The required output consists solely of the lines from the top of the listing through the line containing "PIN_REACH = 5.0", transcribed exactly.

* * * *

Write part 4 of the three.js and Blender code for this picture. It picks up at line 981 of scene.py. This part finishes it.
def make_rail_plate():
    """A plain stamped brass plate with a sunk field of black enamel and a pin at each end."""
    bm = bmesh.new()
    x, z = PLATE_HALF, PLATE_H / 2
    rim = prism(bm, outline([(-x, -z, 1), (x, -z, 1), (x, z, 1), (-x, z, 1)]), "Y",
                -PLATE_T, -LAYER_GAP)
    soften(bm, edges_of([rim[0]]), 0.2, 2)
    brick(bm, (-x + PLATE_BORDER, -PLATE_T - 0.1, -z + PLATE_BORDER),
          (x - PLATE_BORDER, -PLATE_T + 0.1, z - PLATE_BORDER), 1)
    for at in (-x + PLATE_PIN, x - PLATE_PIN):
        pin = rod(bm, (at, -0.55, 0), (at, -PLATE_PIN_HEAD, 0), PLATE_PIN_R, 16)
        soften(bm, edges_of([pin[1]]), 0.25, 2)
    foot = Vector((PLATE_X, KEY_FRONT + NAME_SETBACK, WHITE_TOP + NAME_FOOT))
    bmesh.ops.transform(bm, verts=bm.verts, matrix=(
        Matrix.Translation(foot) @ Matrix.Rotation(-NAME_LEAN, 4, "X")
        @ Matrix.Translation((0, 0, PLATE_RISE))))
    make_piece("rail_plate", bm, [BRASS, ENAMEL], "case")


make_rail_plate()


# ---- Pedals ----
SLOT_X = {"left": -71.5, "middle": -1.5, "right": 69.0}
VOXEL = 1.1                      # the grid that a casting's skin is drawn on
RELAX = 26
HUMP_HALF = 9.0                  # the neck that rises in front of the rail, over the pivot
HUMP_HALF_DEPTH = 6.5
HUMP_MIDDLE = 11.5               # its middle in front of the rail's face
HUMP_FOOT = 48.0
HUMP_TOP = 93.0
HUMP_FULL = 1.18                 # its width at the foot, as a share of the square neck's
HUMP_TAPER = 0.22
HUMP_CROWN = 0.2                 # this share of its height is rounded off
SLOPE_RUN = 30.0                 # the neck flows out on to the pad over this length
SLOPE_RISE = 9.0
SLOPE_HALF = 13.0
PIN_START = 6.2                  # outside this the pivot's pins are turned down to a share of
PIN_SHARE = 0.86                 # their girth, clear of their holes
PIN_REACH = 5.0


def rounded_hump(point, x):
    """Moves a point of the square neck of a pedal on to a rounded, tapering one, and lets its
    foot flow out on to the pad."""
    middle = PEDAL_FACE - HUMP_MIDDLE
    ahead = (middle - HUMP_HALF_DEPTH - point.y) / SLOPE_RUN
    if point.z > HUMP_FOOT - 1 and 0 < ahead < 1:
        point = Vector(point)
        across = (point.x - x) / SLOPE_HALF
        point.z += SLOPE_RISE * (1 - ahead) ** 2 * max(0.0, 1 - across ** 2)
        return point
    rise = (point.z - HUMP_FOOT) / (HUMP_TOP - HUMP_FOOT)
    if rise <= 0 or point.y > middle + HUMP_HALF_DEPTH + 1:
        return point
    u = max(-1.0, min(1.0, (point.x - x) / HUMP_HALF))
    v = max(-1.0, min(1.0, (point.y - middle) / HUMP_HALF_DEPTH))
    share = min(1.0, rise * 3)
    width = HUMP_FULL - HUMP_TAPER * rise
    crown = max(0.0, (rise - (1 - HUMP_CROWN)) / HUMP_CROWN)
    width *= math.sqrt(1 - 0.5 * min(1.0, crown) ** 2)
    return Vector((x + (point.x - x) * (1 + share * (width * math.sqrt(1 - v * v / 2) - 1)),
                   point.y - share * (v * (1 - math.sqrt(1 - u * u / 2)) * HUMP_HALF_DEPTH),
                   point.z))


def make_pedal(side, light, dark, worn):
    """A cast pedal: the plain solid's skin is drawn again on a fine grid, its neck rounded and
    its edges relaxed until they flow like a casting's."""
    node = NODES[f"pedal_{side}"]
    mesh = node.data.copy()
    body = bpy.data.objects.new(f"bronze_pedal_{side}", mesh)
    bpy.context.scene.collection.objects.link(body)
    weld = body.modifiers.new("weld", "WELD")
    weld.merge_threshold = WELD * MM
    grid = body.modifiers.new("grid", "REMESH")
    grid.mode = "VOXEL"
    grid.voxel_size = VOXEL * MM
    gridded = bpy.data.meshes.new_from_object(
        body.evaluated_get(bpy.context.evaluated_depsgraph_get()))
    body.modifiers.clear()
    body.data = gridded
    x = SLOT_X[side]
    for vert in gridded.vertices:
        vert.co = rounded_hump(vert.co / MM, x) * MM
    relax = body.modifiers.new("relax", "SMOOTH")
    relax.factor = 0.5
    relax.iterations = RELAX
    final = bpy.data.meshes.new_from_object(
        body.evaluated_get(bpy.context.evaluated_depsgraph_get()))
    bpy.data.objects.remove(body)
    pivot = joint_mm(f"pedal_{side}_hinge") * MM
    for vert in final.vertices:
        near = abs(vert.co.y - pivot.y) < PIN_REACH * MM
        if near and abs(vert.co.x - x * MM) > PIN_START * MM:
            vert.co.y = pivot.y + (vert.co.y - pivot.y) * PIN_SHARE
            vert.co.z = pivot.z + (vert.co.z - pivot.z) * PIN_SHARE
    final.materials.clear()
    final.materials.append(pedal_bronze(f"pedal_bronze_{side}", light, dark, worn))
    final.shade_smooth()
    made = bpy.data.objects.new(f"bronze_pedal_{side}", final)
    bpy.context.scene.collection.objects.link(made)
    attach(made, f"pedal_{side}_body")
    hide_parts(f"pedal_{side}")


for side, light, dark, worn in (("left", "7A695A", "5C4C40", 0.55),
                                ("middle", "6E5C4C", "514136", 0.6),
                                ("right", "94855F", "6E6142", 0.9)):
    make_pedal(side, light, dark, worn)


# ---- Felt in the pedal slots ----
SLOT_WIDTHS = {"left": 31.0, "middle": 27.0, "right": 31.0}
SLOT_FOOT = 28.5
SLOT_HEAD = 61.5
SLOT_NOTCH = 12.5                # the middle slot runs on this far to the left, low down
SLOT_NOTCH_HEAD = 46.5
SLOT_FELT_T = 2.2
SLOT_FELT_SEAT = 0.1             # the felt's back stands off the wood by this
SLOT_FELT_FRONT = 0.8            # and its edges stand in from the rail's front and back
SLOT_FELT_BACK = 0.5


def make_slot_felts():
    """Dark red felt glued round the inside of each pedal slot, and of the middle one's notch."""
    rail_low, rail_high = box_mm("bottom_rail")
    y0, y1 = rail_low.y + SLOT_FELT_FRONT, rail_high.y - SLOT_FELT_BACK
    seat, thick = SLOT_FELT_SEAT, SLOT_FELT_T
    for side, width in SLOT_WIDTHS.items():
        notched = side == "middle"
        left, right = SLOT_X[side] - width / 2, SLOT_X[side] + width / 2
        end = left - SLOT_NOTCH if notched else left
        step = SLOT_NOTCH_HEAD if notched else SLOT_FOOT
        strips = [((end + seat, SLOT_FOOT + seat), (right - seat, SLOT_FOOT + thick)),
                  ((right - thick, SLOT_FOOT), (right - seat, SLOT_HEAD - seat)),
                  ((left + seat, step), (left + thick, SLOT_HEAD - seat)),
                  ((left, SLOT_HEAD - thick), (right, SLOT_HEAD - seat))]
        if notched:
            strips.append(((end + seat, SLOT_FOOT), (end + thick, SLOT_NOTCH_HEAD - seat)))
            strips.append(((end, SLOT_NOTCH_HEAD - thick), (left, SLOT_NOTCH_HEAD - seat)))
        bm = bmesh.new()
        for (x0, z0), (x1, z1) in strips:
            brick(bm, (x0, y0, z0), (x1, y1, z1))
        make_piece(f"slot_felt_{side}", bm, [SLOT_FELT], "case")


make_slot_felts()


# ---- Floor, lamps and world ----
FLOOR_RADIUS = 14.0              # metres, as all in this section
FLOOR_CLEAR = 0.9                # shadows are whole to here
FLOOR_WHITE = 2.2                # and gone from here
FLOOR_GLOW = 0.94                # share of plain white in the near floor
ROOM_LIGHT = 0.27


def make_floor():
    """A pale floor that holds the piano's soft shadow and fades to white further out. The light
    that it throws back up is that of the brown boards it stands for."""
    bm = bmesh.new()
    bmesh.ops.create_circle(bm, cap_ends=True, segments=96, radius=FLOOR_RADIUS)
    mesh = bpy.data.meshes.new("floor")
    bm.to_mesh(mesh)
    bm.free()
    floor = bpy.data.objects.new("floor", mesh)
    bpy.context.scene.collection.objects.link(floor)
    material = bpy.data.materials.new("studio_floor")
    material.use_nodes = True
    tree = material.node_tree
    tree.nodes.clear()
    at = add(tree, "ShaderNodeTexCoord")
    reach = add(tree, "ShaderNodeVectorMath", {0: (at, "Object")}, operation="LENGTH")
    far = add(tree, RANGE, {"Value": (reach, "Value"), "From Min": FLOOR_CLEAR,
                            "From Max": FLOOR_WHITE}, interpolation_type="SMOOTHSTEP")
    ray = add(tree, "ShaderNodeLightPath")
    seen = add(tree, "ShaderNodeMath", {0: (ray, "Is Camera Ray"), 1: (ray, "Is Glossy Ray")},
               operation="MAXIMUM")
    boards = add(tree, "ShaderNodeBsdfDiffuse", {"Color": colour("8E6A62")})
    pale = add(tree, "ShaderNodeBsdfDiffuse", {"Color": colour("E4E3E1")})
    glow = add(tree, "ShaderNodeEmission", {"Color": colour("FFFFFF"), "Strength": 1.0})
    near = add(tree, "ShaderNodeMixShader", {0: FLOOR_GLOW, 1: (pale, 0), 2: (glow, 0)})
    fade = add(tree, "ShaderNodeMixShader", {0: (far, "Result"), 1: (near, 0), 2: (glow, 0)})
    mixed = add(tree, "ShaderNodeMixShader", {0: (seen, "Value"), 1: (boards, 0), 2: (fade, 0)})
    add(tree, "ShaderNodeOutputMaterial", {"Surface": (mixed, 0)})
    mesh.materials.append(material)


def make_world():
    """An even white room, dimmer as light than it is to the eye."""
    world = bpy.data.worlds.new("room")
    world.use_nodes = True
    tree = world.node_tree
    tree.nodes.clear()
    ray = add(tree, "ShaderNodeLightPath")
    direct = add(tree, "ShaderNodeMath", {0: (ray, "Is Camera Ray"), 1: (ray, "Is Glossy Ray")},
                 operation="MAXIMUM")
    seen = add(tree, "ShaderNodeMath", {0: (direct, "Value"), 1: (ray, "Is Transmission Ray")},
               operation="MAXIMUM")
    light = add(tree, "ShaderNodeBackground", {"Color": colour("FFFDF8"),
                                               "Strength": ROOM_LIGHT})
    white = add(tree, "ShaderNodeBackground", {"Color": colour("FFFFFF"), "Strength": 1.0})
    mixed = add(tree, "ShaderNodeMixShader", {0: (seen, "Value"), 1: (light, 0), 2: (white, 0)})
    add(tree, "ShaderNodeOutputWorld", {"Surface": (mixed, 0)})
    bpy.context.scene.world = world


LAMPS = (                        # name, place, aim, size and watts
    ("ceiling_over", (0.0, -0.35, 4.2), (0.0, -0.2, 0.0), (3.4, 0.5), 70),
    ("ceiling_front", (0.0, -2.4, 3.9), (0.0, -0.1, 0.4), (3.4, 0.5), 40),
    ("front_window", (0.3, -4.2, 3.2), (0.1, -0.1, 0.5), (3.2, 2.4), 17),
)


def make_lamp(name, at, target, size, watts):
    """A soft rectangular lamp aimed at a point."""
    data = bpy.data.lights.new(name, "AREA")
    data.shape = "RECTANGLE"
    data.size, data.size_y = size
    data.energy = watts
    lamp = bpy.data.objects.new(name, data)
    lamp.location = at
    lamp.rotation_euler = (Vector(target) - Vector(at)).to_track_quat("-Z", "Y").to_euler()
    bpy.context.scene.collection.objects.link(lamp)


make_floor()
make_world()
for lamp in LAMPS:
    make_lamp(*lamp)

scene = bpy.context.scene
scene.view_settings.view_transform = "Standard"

* * * *

Finished answer:
Write part 4 of the three.js and Blender code for this picture. It picks up at line 981 of scene.py. This part finishes it.
def make_rail_plate():
    """A plain stamped brass plate with a sunk field of black enamel and a pin at each end."""
    bm = bmesh.new()
    x, z = PLATE_HALF, PLATE_H / 2
    rim = prism(bm, outline([(-x, -z, 1), (x, -z, 1), (x, z, 1), (-x, z, 1)]), "Y",
                -PLATE_T, -LAYER_GAP)
    soften(bm, edges_of([rim[0]]), 0.2, 2)
    brick(bm, (-x + PLATE_BORDER, -PLATE_T - 0.1, -z + PLATE_BORDER),
          (x - PLATE_BORDER, -PLATE_T + 0.1, z - PLATE_BORDER), 1)
    for at in (-x + PLATE_PIN, x - PLATE_PIN):
        pin = rod(bm, (at, -0.55, 0), (at, -PLATE_PIN_HEAD, 0), PLATE_PIN_R, 16)
        soften(bm, edges_of([pin[1]]), 0.25, 2)
    foot = Vector((PLATE_X, KEY_FRONT + NAME_SETBACK, WHITE_TOP + NAME_FOOT))
    bmesh.ops.transform(bm, verts=bm.verts, matrix=(
        Matrix.Translation(foot) @ Matrix.Rotation(-NAME_LEAN, 4, "X")
        @ Matrix.Translation((0, 0, PLATE_RISE))))
    make_piece("rail_plate", bm, [BRASS, ENAMEL], "case")


make_rail_plate()


# ---- Pedals ----
SLOT_X = {"left": -71.5, "middle": -1.5, "right": 69.0}
VOXEL = 1.1                      # the grid that a casting's skin is drawn on
RELAX = 26
HUMP_HALF = 9.0                  # the neck that rises in front of the rail, over the pivot
HUMP_HALF_DEPTH = 6.5
HUMP_MIDDLE = 11.5               # its middle in front of the rail's face
HUMP_FOOT = 48.0
HUMP_TOP = 93.0
HUMP_FULL = 1.18                 # its width at the foot, as a share of the square neck's
HUMP_TAPER = 0.22
HUMP_CROWN = 0.2                 # this share of its height is rounded off
SLOPE_RUN = 30.0                 # the neck flows out on to the pad over this length
SLOPE_RISE = 9.0
SLOPE_HALF = 13.0
PIN_START = 6.2                  # outside this the pivot's pins are turned down to a share of
PIN_SHARE = 0.86                 # their girth, clear of their holes
PIN_REACH = 5.0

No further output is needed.